Well, Mr. Obama has finally quit that ludicrous Chicago institution known as Trinity United Church of Christ. His membership had survived Rev. Wright, but was ultimately done in over the visiting Rev. Michael Pfleger’s bizarre self-hating white guilt trip, and radicalized political rally in sacred masquerade.

Having seen the deranged, obscenely ideological sermons of Wright and then Pfleger, it may be that conservatives are experiencing for the first time in national politics what the left has endured for decades: the insufferable and corrosive experience of seeing clergy involved in brutish political editorializing from the pulpit, done allegedly under the sanction of God, for and toward His rather famously unpredictable purposes.

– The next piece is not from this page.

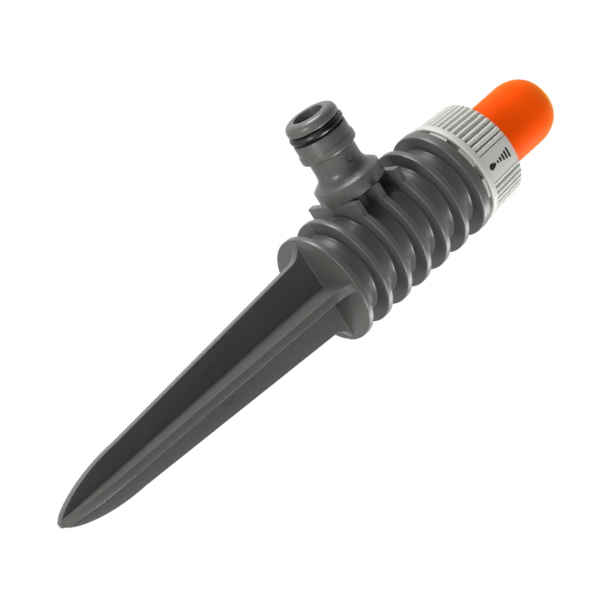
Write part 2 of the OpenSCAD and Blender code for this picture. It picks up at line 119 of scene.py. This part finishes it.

Perhaps there might then be a collective recognition in this country that aggressively involving the church in politics isn’t such a swell idea. Perhaps even a deeper understanding that God –who by His nature rules only through decree– might not be such a logical source for consultation in a democracy, which rules through consent of the governed.

Too much to hope for, I know. But one can dream of a better day. Even in an era where the preacher pirates in the Evangelical social conservative movement hold a cutlass at the Republican party’s throat every election. And thereby a patently preposterous, explicitly theocratic ignoramus like Mike Huckabee, can experience significant support within that party for its vice presidential nomination.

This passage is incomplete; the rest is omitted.